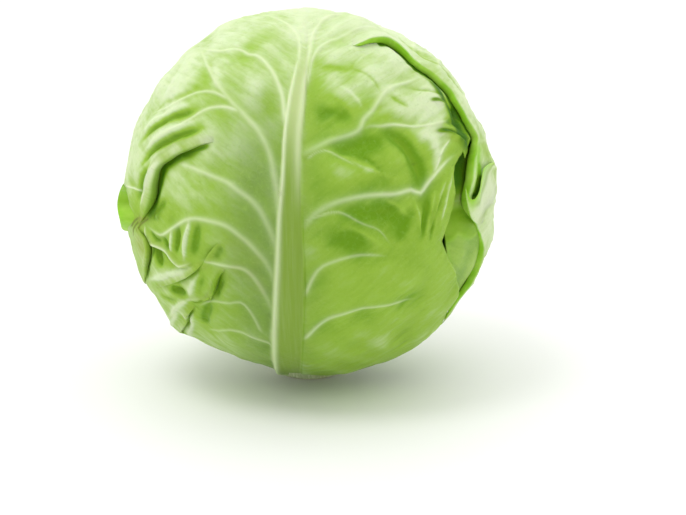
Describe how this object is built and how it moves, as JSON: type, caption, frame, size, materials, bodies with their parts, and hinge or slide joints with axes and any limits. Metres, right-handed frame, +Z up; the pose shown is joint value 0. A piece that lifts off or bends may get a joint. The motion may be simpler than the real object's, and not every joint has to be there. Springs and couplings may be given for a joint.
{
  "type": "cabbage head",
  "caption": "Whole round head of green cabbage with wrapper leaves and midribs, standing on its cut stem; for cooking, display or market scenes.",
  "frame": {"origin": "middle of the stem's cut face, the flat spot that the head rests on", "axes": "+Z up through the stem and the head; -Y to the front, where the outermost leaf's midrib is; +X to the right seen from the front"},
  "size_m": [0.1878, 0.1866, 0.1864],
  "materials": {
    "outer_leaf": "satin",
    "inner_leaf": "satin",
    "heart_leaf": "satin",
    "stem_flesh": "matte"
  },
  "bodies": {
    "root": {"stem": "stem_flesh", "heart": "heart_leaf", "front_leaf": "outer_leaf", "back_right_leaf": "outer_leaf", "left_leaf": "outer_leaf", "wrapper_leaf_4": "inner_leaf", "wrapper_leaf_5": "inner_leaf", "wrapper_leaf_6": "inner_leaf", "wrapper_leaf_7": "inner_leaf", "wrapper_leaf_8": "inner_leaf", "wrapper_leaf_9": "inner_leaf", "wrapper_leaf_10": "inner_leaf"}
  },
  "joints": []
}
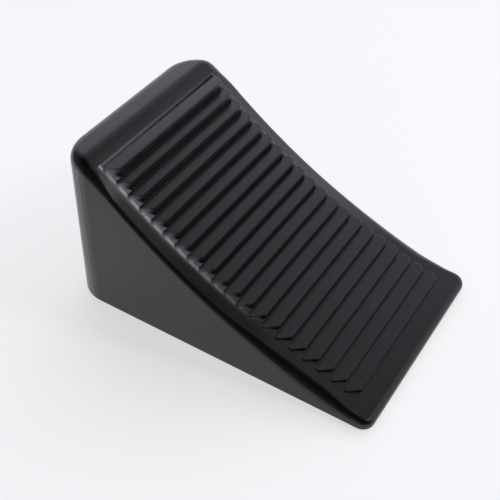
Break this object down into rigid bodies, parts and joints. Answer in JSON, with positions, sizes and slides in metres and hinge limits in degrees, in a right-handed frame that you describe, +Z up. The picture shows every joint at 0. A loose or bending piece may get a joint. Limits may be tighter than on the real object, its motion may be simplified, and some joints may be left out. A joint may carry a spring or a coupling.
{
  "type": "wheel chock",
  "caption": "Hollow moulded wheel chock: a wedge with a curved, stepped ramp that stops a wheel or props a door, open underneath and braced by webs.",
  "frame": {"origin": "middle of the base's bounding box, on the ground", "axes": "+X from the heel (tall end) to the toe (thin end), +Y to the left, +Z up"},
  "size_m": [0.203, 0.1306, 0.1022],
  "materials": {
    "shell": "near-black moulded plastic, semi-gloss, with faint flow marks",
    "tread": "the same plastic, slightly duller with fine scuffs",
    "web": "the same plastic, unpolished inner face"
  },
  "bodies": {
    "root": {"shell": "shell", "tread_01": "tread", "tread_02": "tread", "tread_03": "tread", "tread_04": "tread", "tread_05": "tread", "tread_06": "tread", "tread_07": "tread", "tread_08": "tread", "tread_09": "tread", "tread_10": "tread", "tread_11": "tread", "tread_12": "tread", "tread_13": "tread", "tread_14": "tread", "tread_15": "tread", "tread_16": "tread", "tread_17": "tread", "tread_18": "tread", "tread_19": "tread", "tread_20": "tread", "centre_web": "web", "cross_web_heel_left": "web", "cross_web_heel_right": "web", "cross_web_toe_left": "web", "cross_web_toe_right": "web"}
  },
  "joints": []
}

□ □ □ □

▶ **WHAT THE TASK ASKS**
Every record shown above should be written out again exactly.

▶ **SOLUTION TO THIS EXERCISE**
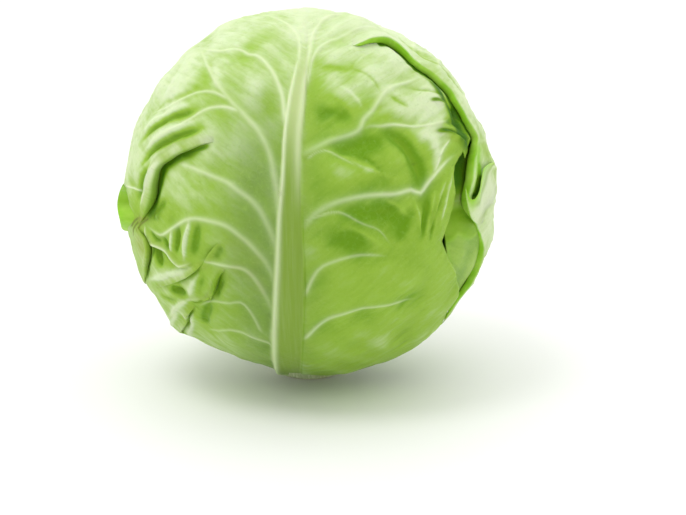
Describe how this object is built and how it moves, as JSON: type, caption, frame, size, materials, bodies with their parts, and hinge or slide joints with axes and any limits. Metres, right-handed frame, +Z up; the pose shown is joint value 0. A piece that lifts off or bends may get a joint. The motion may be simpler than the real object's, and not every joint has to be there. Springs and couplings may be given for a joint.
{
  "type": "cabbage head",
  "caption": "Whole round head of green cabbage with wrapper leaves and midribs, standing on its cut stem; for cooking, display or market scenes.",
  "frame": {"origin": "middle of the stem's cut face, the flat spot that the head rests on", "axes": "+Z up through the stem and the head; -Y to the front, where the outermost leaf's midrib is; +X to the right seen from the front"},
  "size_m": [0.1878, 0.1866, 0.1864],
  "materials": {
    "outer_leaf": "satin",
    "inner_leaf": "satin",
    "heart_leaf": "satin",
    "stem_flesh": "matte"
  },
  "bodies": {
    "root": {"stem": "stem_flesh", "heart": "heart_leaf", "front_leaf": "outer_leaf", "back_right_leaf": "outer_leaf", "left_leaf": "outer_leaf", "wrapper_leaf_4": "inner_leaf", "wrapper_leaf_5": "inner_leaf", "wrapper_leaf_6": "inner_leaf", "wrapper_leaf_7": "inner_leaf", "wrapper_leaf_8": "inner_leaf", "wrapper_leaf_9": "inner_leaf", "wrapper_leaf_10": "inner_leaf"}
  },
  "joints": []
}
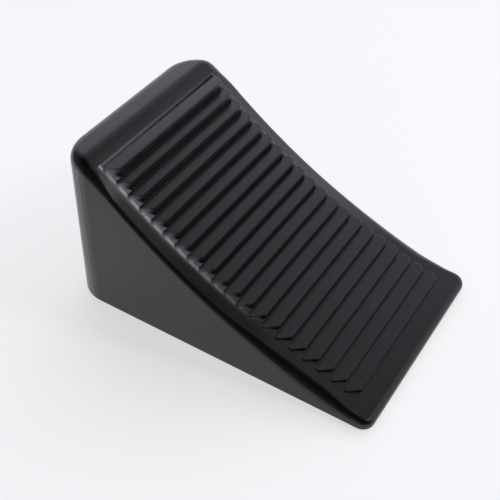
Break this object down into rigid bodies, parts and joints. Answer in JSON, with positions, sizes and slides in metres and hinge limits in degrees, in a right-handed frame that you describe, +Z up. The picture shows every joint at 0. A loose or bending piece may get a joint. Limits may be tighter than on the real object, its motion may be simplified, and some joints may be left out. A joint may carry a spring or a coupling.
{
  "type": "wheel chock",
  "caption": "Hollow moulded wheel chock: a wedge with a curved, stepped ramp that stops a wheel or props a door, open underneath and braced by webs.",
  "frame": {"origin": "middle of the base's bounding box, on the ground", "axes": "+X from the heel (tall end) to the toe (thin end), +Y to the left, +Z up"},
  "size_m": [0.203, 0.1306, 0.1022],
  "materials": {
    "shell": "near-black moulded plastic, semi-gloss, with faint flow marks",
    "tread": "the same plastic, slightly duller with fine scuffs",
    "web": "the same plastic, unpolished inner face"
  },
  "bodies": {
    "root": {"shell": "shell", "tread_01": "tread", "tread_02": "tread", "tread_03": "tread", "tread_04": "tread", "tread_05": "tread", "tread_06": "tread", "tread_07": "tread", "tread_08": "tread", "tread_09": "tread", "tread_10": "tread", "tread_11": "tread", "tread_12": "tread", "tread_13": "tread", "tread_14": "tread", "tread_15": "tread", "tread_16": "tread", "tread_17": "tread", "tread_18": "tread", "tread_19": "tread", "tread_20": "tread", "centre_web": "web", "cross_web_heel_left": "web", "cross_web_heel_right": "web", "cross_web_toe_left": "web", "cross_web_toe_right": "web"}
  },
  "joints": []
}